Problem:
Reproduce the listing below without any change.

--- START Supplied information ---

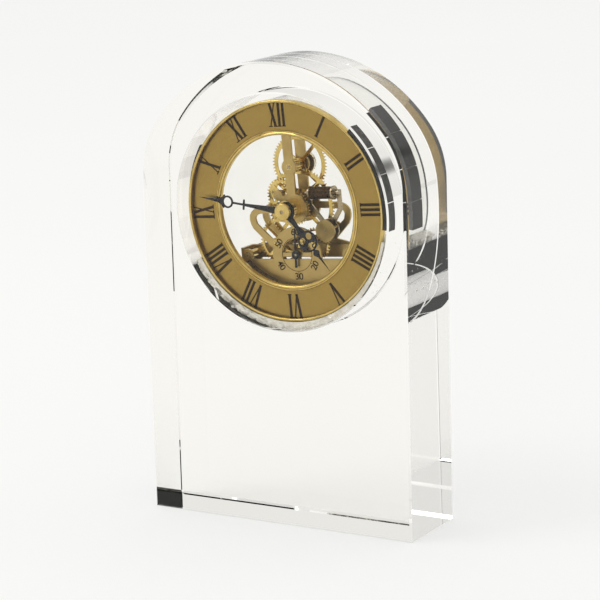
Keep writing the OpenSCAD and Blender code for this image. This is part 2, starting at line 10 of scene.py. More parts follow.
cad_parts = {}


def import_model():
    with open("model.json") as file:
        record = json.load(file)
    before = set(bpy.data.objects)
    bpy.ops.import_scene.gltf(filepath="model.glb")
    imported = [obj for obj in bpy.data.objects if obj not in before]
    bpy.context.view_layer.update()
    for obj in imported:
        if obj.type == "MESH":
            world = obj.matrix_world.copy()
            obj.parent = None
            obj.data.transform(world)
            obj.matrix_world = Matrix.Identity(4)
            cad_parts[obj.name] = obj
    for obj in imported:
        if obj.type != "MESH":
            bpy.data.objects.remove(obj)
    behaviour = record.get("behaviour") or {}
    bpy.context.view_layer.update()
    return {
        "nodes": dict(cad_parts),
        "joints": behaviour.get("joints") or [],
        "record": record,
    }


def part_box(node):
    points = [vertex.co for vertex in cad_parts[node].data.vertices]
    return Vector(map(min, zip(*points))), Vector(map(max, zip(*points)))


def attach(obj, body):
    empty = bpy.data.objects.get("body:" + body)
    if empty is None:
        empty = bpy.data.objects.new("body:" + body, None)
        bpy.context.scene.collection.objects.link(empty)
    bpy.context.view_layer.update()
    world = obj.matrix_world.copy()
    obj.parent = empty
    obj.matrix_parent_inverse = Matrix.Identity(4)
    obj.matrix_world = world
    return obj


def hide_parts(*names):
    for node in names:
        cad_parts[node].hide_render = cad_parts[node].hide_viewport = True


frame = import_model()
nodes = frame["nodes"]
joints = {j["name"]: j for j in frame["joints"]}
slot_of = {p["node"]: p["material_slot"] for p in frame["record"]["subparts"]}

MM = 0.001
block_lo, block_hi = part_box("crystal_block")
width = block_hi.x - block_lo.x
axis = Vector(joints["centre_turn"]["pos_m"])
setting = Vector(joints["setting_turn"]["pos_m"]) - axis
turn = math.atan2(-setting.x, setting.z)


# ---------- places ----------

def insert_point(u, v, d):
    """A point u across, v up and d in from the block's front, in mm, in the turned insert."""
    return Vector((
        axis.x + MM * (u * math.cos(turn) - v * math.sin(turn)),
        block_lo.y + MM * d,
        axis.z + MM * (u * math.sin(turn) + v * math.cos(turn)),
    ))


def insert_matrix(u=0.0, v=0.0, d=0.0, spin=0.0):
    """Places a flat piece drawn in metres in XY on the insert, facing the front."""
    face = Matrix.Rotation(math.radians(90), 4, "X")
    tilt = Matrix.Rotation(-turn - spin, 4, "Y")
    return Matrix.Translation(insert_point(u, v, d)) @ tilt @ face


def depths(node):
    """Front and back depth of a CAD node, in mm from the block's front."""
    lo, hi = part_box(node)
    return (lo.y - block_lo.y) / MM, (hi.y - block_lo.y) / MM


def insert_uv(joint):
    """Place of a joint's axis across and up on the insert, in mm."""
    p = (Vector(joints[joint]["pos_m"]) - axis) / MM
    return (
        p.x * math.cos(turn) + p.z * math.sin(turn),
        -p.x * math.sin(turn) + p.z * math.cos(turn),
    )


# ---------- materials ----------

class Nodes:
    """A material's node tree, with the few nodes that every finish here uses."""

    def __init__(self, name):
        self.material = bpy.data.materials.new(name)
        self.material.use_nodes = True
        self.tree = self.material.node_tree
        self.shader = self.tree.nodes["Principled BSDF"]
        self.place = self.add("ShaderNodeTexCoord").outputs["Object"]

    def add(self, kind, **settings):
        node = self.tree.nodes.new(kind)
        for key, value in settings.items():
            setattr(node, key, value)
        return node

    def link(self, source, target):
        self.tree.links.new(source, target)

    def stretched(self, scale):
        node = self.add("ShaderNodeMapping")
        node.inputs["Scale"].default_value = scale
        self.link(self.place, node.inputs["Vector"])
        return node.outputs["Vector"]

    def grain(self, size, detail=3.0, stretch=(1, 1, 1), distort=0.0):
        """Noise with features of a size in metres."""
        node = self.add("ShaderNodeTexNoise")
        node.inputs["Scale"].default_value = 1 / size
        node.inputs["Detail"].default_value = detail
        node.inputs["Distortion"].default_value = distort
        self.link(self.stretched(stretch), node.inputs["Vector"])
        return node.outputs["Fac"]

    def between(self, value, low, high):
        """Value 0.3 to 0.7 spread over low to high."""
        node = self.add("ShaderNodeMapRange")
        node.inputs["From Min"].default_value = 0.3
        node.inputs["From Max"].default_value = 0.7
        node.inputs["To Min"].default_value = low
        node.inputs["To Max"].default_value = high
        self.link(value, node.inputs["Value"])
        return node.outputs["Result"]

    def tones(self, value, *stops):
        """Colour ramp from 0.3 to 0.7 of a noise, through the given colours."""
        node = self.add("ShaderNodeValToRGB")
        ramp = node.color_ramp
        last = len(stops) - 1
        while len(ramp.elements) < len(stops):
            ramp.elements.new(0.5)
        for i, colour in enumerate(stops):
            ramp.elements[i].position = 0.3 + 0.4 * i / last
            ramp.elements[i].color = (*colour, 1)
        self.link(value, node.inputs["Fac"])
        return node.outputs["Color"]

    def bump(self, value, height, under=None):
        node = self.add("ShaderNodeBump")
        node.inputs["Strength"].default_value = 1.0
        node.inputs["Distance"].default_value = height
        self.link(value, node.inputs["Height"])
        if under is not None:
            self.link(under, node.inputs["Normal"])
        return node.outputs["Normal"]

    def finish(self, colour, roughness, normal, **constants):
        self.link(colour, self.shader.inputs["Base Color"])
        self.link(roughness, self.shader.inputs["Roughness"])
        if normal is not None:
            self.link(normal, self.shader.inputs["Normal"])
        for key, value in constants.items():
            self.shader.inputs[key.replace("_", " ")].default_value = value
        return self.material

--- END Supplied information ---

The solution:
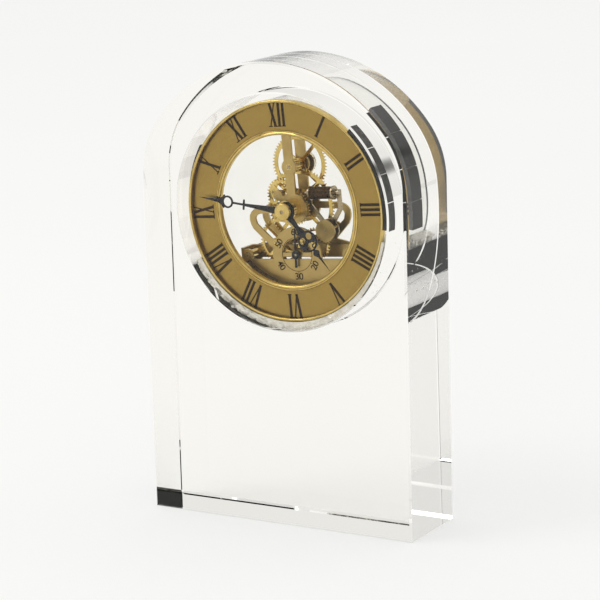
Keep writing the OpenSCAD and Blender code for this image. This is part 2, starting at line 10 of scene.py. More parts follow.
cad_parts = {}


def import_model():
    with open("model.json") as file:
        record = json.load(file)
    before = set(bpy.data.objects)
    bpy.ops.import_scene.gltf(filepath="model.glb")
    imported = [obj for obj in bpy.data.objects if obj not in before]
    bpy.context.view_layer.update()
    for obj in imported:
        if obj.type == "MESH":
            world = obj.matrix_world.copy()
            obj.parent = None
            obj.data.transform(world)
            obj.matrix_world = Matrix.Identity(4)
            cad_parts[obj.name] = obj
    for obj in imported:
        if obj.type != "MESH":
            bpy.data.objects.remove(obj)
    behaviour = record.get("behaviour") or {}
    bpy.context.view_layer.update()
    return {
        "nodes": dict(cad_parts),
        "joints": behaviour.get("joints") or [],
        "record": record,
    }


def part_box(node):
    points = [vertex.co for vertex in cad_parts[node].data.vertices]
    return Vector(map(min, zip(*points))), Vector(map(max, zip(*points)))


def attach(obj, body):
    empty = bpy.data.objects.get("body:" + body)
    if empty is None:
        empty = bpy.data.objects.new("body:" + body, None)
        bpy.context.scene.collection.objects.link(empty)
    bpy.context.view_layer.update()
    world = obj.matrix_world.copy()
    obj.parent = empty
    obj.matrix_parent_inverse = Matrix.Identity(4)
    obj.matrix_world = world
    return obj


def hide_parts(*names):
    for node in names:
        cad_parts[node].hide_render = cad_parts[node].hide_viewport = True


frame = import_model()
nodes = frame["nodes"]
joints = {j["name"]: j for j in frame["joints"]}
slot_of = {p["node"]: p["material_slot"] for p in frame["record"]["subparts"]}

MM = 0.001
block_lo, block_hi = part_box("crystal_block")
width = block_hi.x - block_lo.x
axis = Vector(joints["centre_turn"]["pos_m"])
setting = Vector(joints["setting_turn"]["pos_m"]) - axis
turn = math.atan2(-setting.x, setting.z)


# ---------- places ----------

def insert_point(u, v, d):
    """A point u across, v up and d in from the block's front, in mm, in the turned insert."""
    return Vector((
        axis.x + MM * (u * math.cos(turn) - v * math.sin(turn)),
        block_lo.y + MM * d,
        axis.z + MM * (u * math.sin(turn) + v * math.cos(turn)),
    ))


def insert_matrix(u=0.0, v=0.0, d=0.0, spin=0.0):
    """Places a flat piece drawn in metres in XY on the insert, facing the front."""
    face = Matrix.Rotation(math.radians(90), 4, "X")
    tilt = Matrix.Rotation(-turn - spin, 4, "Y")
    return Matrix.Translation(insert_point(u, v, d)) @ tilt @ face


def depths(node):
    """Front and back depth of a CAD node, in mm from the block's front."""
    lo, hi = part_box(node)
    return (lo.y - block_lo.y) / MM, (hi.y - block_lo.y) / MM


def insert_uv(joint):
    """Place of a joint's axis across and up on the insert, in mm."""
    p = (Vector(joints[joint]["pos_m"]) - axis) / MM
    return (
        p.x * math.cos(turn) + p.z * math.sin(turn),
        -p.x * math.sin(turn) + p.z * math.cos(turn),
    )


# ---------- materials ----------

class Nodes:
    """A material's node tree, with the few nodes that every finish here uses."""

    def __init__(self, name):
        self.material = bpy.data.materials.new(name)
        self.material.use_nodes = True
        self.tree = self.material.node_tree
        self.shader = self.tree.nodes["Principled BSDF"]
        self.place = self.add("ShaderNodeTexCoord").outputs["Object"]

    def add(self, kind, **settings):
        node = self.tree.nodes.new(kind)
        for key, value in settings.items():
            setattr(node, key, value)
        return node

    def link(self, source, target):
        self.tree.links.new(source, target)

    def stretched(self, scale):
        node = self.add("ShaderNodeMapping")
        node.inputs["Scale"].default_value = scale
        self.link(self.place, node.inputs["Vector"])
        return node.outputs["Vector"]

    def grain(self, size, detail=3.0, stretch=(1, 1, 1), distort=0.0):
        """Noise with features of a size in metres."""
        node = self.add("ShaderNodeTexNoise")
        node.inputs["Scale"].default_value = 1 / size
        node.inputs["Detail"].default_value = detail
        node.inputs["Distortion"].default_value = distort
        self.link(self.stretched(stretch), node.inputs["Vector"])
        return node.outputs["Fac"]

    def between(self, value, low, high):
        """Value 0.3 to 0.7 spread over low to high."""
        node = self.add("ShaderNodeMapRange")
        node.inputs["From Min"].default_value = 0.3
        node.inputs["From Max"].default_value = 0.7
        node.inputs["To Min"].default_value = low
        node.inputs["To Max"].default_value = high
        self.link(value, node.inputs["Value"])
        return node.outputs["Result"]

    def tones(self, value, *stops):
        """Colour ramp from 0.3 to 0.7 of a noise, through the given colours."""
        node = self.add("ShaderNodeValToRGB")
        ramp = node.color_ramp
        last = len(stops) - 1
        while len(ramp.elements) < len(stops):
            ramp.elements.new(0.5)
        for i, colour in enumerate(stops):
            ramp.elements[i].position = 0.3 + 0.4 * i / last
            ramp.elements[i].color = (*colour, 1)
        self.link(value, node.inputs["Fac"])
        return node.outputs["Color"]

    def bump(self, value, height, under=None):
        node = self.add("ShaderNodeBump")
        node.inputs["Strength"].default_value = 1.0
        node.inputs["Distance"].default_value = height
        self.link(value, node.inputs["Height"])
        if under is not None:
            self.link(under, node.inputs["Normal"])
        return node.outputs["Normal"]

    def finish(self, colour, roughness, normal, **constants):
        self.link(colour, self.shader.inputs["Base Color"])
        self.link(roughness, self.shader.inputs["Roughness"])
        if normal is not None:
            self.link(normal, self.shader.inputs["Normal"])
        for key, value in constants.items():
            self.shader.inputs[key.replace("_", " ")].default_value = value
        return self.material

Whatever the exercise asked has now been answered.